Später ist dann auch noch eine Bäuerin zu mir gekommen und hat gesagt: »Du hast doch meine Tochter fotografiert, das Bild gefällt mir, und ich will ihr das gerne schenken, wie viel willst denn dafür?« Und ich habe geantwortet: »Ich gebe es dir einfach so.« Sie wollte es unbedingt bezahlen. Schließlich konnten wir uns auf ein Tauschgeschäft einigen: Wenn bei der Bäuerin geschlachtet wird, kriege ich einen Anruf und später ein paar Kilo Fleisch.

FESTJAHR Dass ich Jude oder Israeli bin, interessiert hier, ehrlich gesagt, niemanden wirklich. Ich sitze dann zum Beispiel mit denen im Schützenheim, wo das Dorftheater untergebracht ist, und schaue mir bayerische Komödien an, und meistens habe ich auch gleich ein paar Freunde mit dazu eingeladen.

Nach München habe ich schon auch meine Kontakte, bin mit einigen aus der Gemeinde befreundet, und das hat mir dann auch bei meinem letzten Projekt geholfen, das ich im Rahmen des Festjahrs »1700 Jahre jüdisches Leben in Deutschland« gemacht habe. Ich habe dafür unter dem Titel »Bis gleich, Isaak!« deutsche Juden und Jüdinnen an ihren Lieblingsplätzen fotografiert. Die Ausstellung wurde schon mehrfach gezeigt. Dabei ist die Sache anfangs eher zäh angelaufen: Die Leute wollten sich nicht fotografieren lassen. Aber irgendwann lief es, und das hat mir dann auch die nächsten Kontakte gebracht für ein möglicherweise nächstes Projekt.

Es würde mich sehr reizen, hier in München bei Makkabi zu fotografieren, wo knapp 2000 Jugendliche, Juden, Muslime, Christen zusammen Sport machen. Die feiern dort die Feiertage zusammen, Freundschaften entstehen über Religionen und Mentalitäten hinweg. Auf so etwas mache ich gerne aufmerksam.

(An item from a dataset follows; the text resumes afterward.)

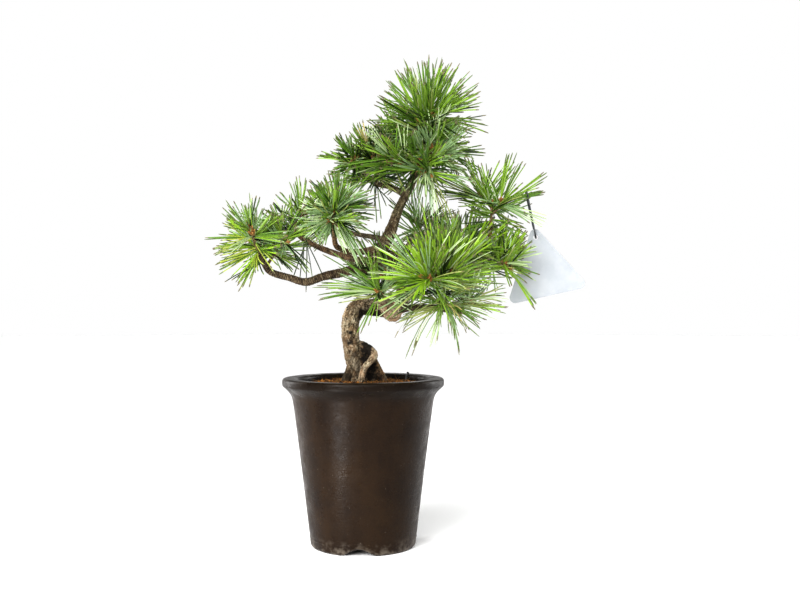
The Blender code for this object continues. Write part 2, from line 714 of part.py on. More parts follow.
class Grower:
    """Grows the masses side by side, a spray of each in turn, so that each keeps its own share of room."""

    def __init__(self, obstacles):
        self.obstacles = obstacles
        self.taken = {mass.name: [] for mass in MASSES}
        self.shells = {mass.name: [] for mass in MASSES}
        self.needles = {mass.name: [] for mass in MASSES}
        self.plans = {}

    def clear(self, owner, shell):
        """Whether a fattened spray or twig stays out of every limb and every other mass."""
        tree = tree_of(shell)
        if any(tree.overlap(other) for other in self.obstacles):
            return False
        middle = np.mean(shell[0], axis=0)
        for name, trees in self.taken.items():
            if name == owner:
                continue
            for centre, other in trees:
                if np.linalg.norm(middle - centre) < NEIGHBOUR_REACH and tree.overlap(other):
                    return False
        return True

    def crosses_own(self, owner, shell):
        """Whether its needles run through needles that the same mass already has."""
        tree = needle_tree(shell)
        return any(tree.overlap(other) for other in self.needles[owner])

    def keep(self, owner, shell):
        self.shells[owner].append(shell)
        self.taken[owner].append((np.mean(shell[0], axis=0), tree_of(shell)))

    def grow_shoots(self, mass, number):
        rng = np.random.default_rng(FIRST_SEED + number)
        kept = []
        for start, end, base, tip in shoots_of(mass, rng):
            path = np.array((start, end))
            radii = (base, tip)
            fat = tube(path, radii, SHOOT_SIDES, SPRAY_ROOM)
            if kept and not self.clear(mass.name, fat):
                continue
            self.keep(mass.name, tube(path, radii, SHOOT_SIDES))
            kept.append((start, end))
        self.plans[mass.name] = self.plan_sprays(mass, kept, rng)

    def plan_sprays(self, mass, shoots, rng):
        """Sprays up each shoot by the golden angle, from wide at its foot to narrow at its tip."""
        plan = []
        lengths = [np.linalg.norm(end - start) + SHARE_FOR_NEEDLE * mass.needle for start, end in shoots]
        for (start, end), length in zip(shoots, lengths):
            count = round(SPRAYS_PLANNED * mass.sprays * length / sum(lengths))
            phase = rng.uniform(0, 2 * math.pi)
            along = unit(end - start)
            for k in range(count):
                share = (k + 0.5) / count
                at = start + (end - start) * (BEARS_FROM + (BEARS_TO - BEARS_FROM) * share)
                polar = math.radians(mass.wide) * (1 - share) ** POLAR_CURVE + SPRAY_NARROW
                heading = turned_from(along, phase + k * GOLDEN_ANGLE, polar)
                size = mass.needle * rng.uniform(SHORTEST_SPRAY, 1.0)
                plan.append((at, heading, size, mass.droop, rng.uniform(0, 2 * math.pi)))
        order = rng.permutation(len(plan))
        plan = [plan[k] for k in order]
        if mass.carries:
            reach = np.array(mass.carries) - np.array(mass.tip)
            root = np.array(mass.tip) - STEM_RADIUS * unit(np.array(mass.tip) - np.array(mass.foot))
            plan.insert(0, (root, unit(reach), np.linalg.norm(reach), 0.0, math.pi / 6))
        return plan

    def grow_sprays(self):
        rounds = max(len(plan) for plan in self.plans.values())
        for turn in range(rounds):
            for mass in MASSES:
                plan = self.plans[mass.name]
                if turn >= len(plan) or len(self.needles[mass.name]) >= mass.sprays:
                    continue
                spray = spray_shell(*plan[turn])
                if self.crosses_own(mass.name, spray):
                    continue
                if self.clear(mass.name, spray_shell(*plan[turn], SPRAY_ROOM)):
                    self.keep(mass.name, spray)
                    self.needles[mass.name].append(needle_tree(spray))

    def fuse(self, mass):
        """The mass as one solid: its stem coped round its limb, and all that stands on it fused on."""
        stem, *rest = self.shells[mass.name]
        made = mesh_object("needles_" + mass.name, stem, BARK)
        boolean(made, parent_shells(mass.parent), "DIFFERENCE")
        drop_scraps(made)
        boolean(made, rest, "UNION", "MANIFOLD")
        dress(made, NEEDLE, smooth=False)
        return made


def tag_corner(number, radius):
    """A corner of the tag's triangle, or of one inside it, by its distance from the centre."""
    angle = math.pi / 2 + TAG_TURN + number * 2 * math.pi / 3
    return np.array((math.cos(angle), 0, math.sin(angle))) * radius + TAG_CENTRE


def make_tag():
    reach = TAG_SIDE / math.sqrt(3) - 2 * TAG_CORNER
    outline = []
    for number in range(3):
        middle = math.pi / 2 + TAG_TURN + number * 2 * math.pi / 3
        for step in np.linspace(-math.pi / 3, math.pi / 3, 4):
            angle = middle + step
            offset = np.array((math.cos(angle), 0, math.sin(angle))) * TAG_CORNER
            outline.append(tag_corner(number, reach) + offset)
    count = len(outline)
    half = np.array((0, TAG_THICKNESS / 2, 0))
    points = [point - half for point in outline] + [point + half for point in outline]
    faces = [tuple(range(count)), tuple(range(2 * count - 1, count - 1, -1))]
    faces += [(k, (k + 1) % count, count + (k + 1) % count, count + k) for k in range(count)]
    tag = mesh_object("tag", (points, faces), CARD)
    hole = tag_corner(0, TAG_HOLE_FROM_CENTRE)
    drill = tube([hole - 4 * half, hole + 4 * half], (TAG_HOLE_RADIUS, TAG_HOLE_RADIUS), 10)
    boolean(tag, [drill], "DIFFERENCE")
    dress(tag, CARD, smooth=False)
    return tag


def tie_top():
    """The point of the carrying spray that the tie hangs over."""
    mass = next(mass for mass in MASSES if mass.carries)
    return np.array(mass.tip) + (np.array(mass.carries) - np.array(mass.tip)) * TIE_TOP_AT


def make_tie():
    """A closed loop like a belt round two circles: one in the tag's hole, one round the needles."""
    low = tag_corner(0, TAG_HOLE_FROM_CENTRE)
    high = tie_top()
    along = unit(high - low)
    sideways = unit(np.array((0.0, 1.0, 0.0)) - along * along[1])
    circles = (
        (low + along * TIE_LOOP_LOW / 2, TIE_LOOP_LOW, -90, 4),
        (high - along * TIE_LOWERED, TIE_LOOP_HIGH, 90, 6),
    )
    curve = bpy.data.curves.new("tag_tie", "CURVE")
    curve.dimensions = "3D"
    curve.bevel_depth = TIE_RADIUS
    curve.bevel_resolution = 0
    path = []
    for centre, radius, middle, steps in circles:
        for angle in np.radians(np.linspace(middle - 84, middle + 84, steps + 1)):
            path.append(centre + radius * (along * math.sin(angle) + sideways * math.cos(angle)))
    spline = curve.splines.new("POLY")
    spline.points.add(len(path) - 1)
    for point, place in zip(spline.points, path):
        point.co = (*place, 1)
    spline.use_cyclic_u = True
    loop = bpy.data.objects.new("tag_tie_curve", curve)
    bpy.context.scene.collection.objects.link(loop)
    bpy.context.view_layer.update()
    mesh = bpy.data.meshes.new_from_object(loop.evaluated_get(bpy.context.evaluated_depsgraph_get()))
    bpy.data.objects.remove(loop, do_unlink=True)
    tie = bpy.data.objects.new("tag_tie", mesh)
    bpy.context.scene.collection.objects.link(tie)
    dress(tie, TIE)
    return tie


def main():
    clear_scene()
    solids = [make_pot(), make_soil(), make_trunk()]
    solids += [make_bough(bough) for bough in BOUGHS]
    solids += [make_tag(), make_tie()]
    grower = Grower([object_tree(obj) for obj in solids])
    for number, mass in enumerate(MASSES):
        grower.grow_shoots(mass, number)
    grower.grow_sprays()
    solids += [grower.fuse(mass) for mass in MASSES]
    whole = bpy.data.objects.new("potted_pine", None)
    bpy.context.scene.collection.objects.link(whole)
    for solid in solids:
        solid.parent = whole


if __name__ == "__main__":
    main()
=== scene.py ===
"""Looks of a Japanese white pine grown as a bonsai in a tall brown pot.

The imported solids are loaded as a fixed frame, and every visible surface is dressed round them:
the glazed pot, the soil with its granules, the plated bark of trunk, roots and boughs, the twigs,
buds and needles of each tuft, and the bare card tag on its tie. Metres, +Z up, origin at the
centre of the pot's underside. The front of the tree looks along -Y.
"""

import logging
import math
from dataclasses import dataclass
from enum import Enum

import bpy
import numpy as np
from mathutils import Euler, Matrix


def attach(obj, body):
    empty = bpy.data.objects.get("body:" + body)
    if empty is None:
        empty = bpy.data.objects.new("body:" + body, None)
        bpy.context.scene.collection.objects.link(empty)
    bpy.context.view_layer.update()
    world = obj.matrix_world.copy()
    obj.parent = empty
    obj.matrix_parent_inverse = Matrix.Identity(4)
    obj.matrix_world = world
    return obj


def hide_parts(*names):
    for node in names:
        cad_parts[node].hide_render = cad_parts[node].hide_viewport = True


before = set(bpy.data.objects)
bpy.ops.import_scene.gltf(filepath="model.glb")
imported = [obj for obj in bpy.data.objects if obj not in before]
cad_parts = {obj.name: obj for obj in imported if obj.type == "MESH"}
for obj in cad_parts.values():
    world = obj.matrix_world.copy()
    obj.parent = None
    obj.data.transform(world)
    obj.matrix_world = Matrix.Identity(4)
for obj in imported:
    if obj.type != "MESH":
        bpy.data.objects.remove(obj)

LOG = logging.getLogger("potted_pine")
TURN = 2 * math.pi
GOLDEN_ANGLE = math.pi * (3 - math.sqrt(5))

Colour = tuple[float, float, float, float]
Row = tuple[float, ...]
Array = np.ndarray
Draws = np.random.Generator
Material = bpy.types.Material
Piece = bpy.types.Object
Socket = bpy.types.NodeSocket
Shell = tuple[Array, list[Array]]


def metres(*lengths: float) -> Row:
    """Lengths in millimetres as metres."""
    return tuple(round(length / 1000, 7) for length in lengths)


def metre_rows(text: str) -> tuple[Row, ...]:
    """Rows in metres from text in millimetres, with commas between rows and spaces between numbers."""
    return tuple(metres(*map(float, row.split())) for row in text.split(","))


def tint(red: int, green: int, blue: int) -> Colour:
    """Linear colour of an 8-bit display colour: ((c + 0.055) / 1.055) to the power 2.4, or c / 12.92.

    Args:
        red: Display red, 0 to 255.
        green: Display green, 0 to 255.
        blue: Display blue, 0 to 255.

    Returns:
        The linear red, green, blue and an alpha of 1.
    """
    shown = np.array((red, green, blue)) / 255
    linear = np.where(shown > 0.04045, ((shown + 0.055) / 1.055) ** 2.4, shown / 12.92)
    return (*(float(part) for part in linear), 1.0)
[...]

HELDEN Außerdem möchte ich vielleicht das »YouthBridge«-Programm der Europäischen Janusz Korczak Akademie in München fotografisch begleiten. Die bilden da unter anderem Jugendliche zu Coaches gegen Antisemitismus aus. Leute, die sich eher hinter den Kulissen gegen Antisemitismus, Rassismus engagieren, sind für mich stille Helden.

Zudem läuft natürlich mein Langzeitprojekt in Israel immer weiter. Ich bin dort mindestens einmal im Jahr sowie zu jeder nächsten Hochzeit innerhalb meiner stetig wachsenden Großfamilie. Da ruft dann jemand von denen an und sagt: »Der oder die will heiraten, wann hast du Zeit?« Das sind dann auch immer Gelegenheiten, weiterzumachen an besagtem Langzeitprojekt mit dem einfachen Arbeitstitel »Jerusalem«.

Jeder weiß das: In Tel Aviv lebt man, und in Jerusalem gibt es die besten Motive. Und in Bayern lässt es sich einfach gut leben. Ich vermisse hier nichts. Man muss es einfach verstehen, sich auf Veränderungen einzulassen. Ein uraltes Emigrantengesetz.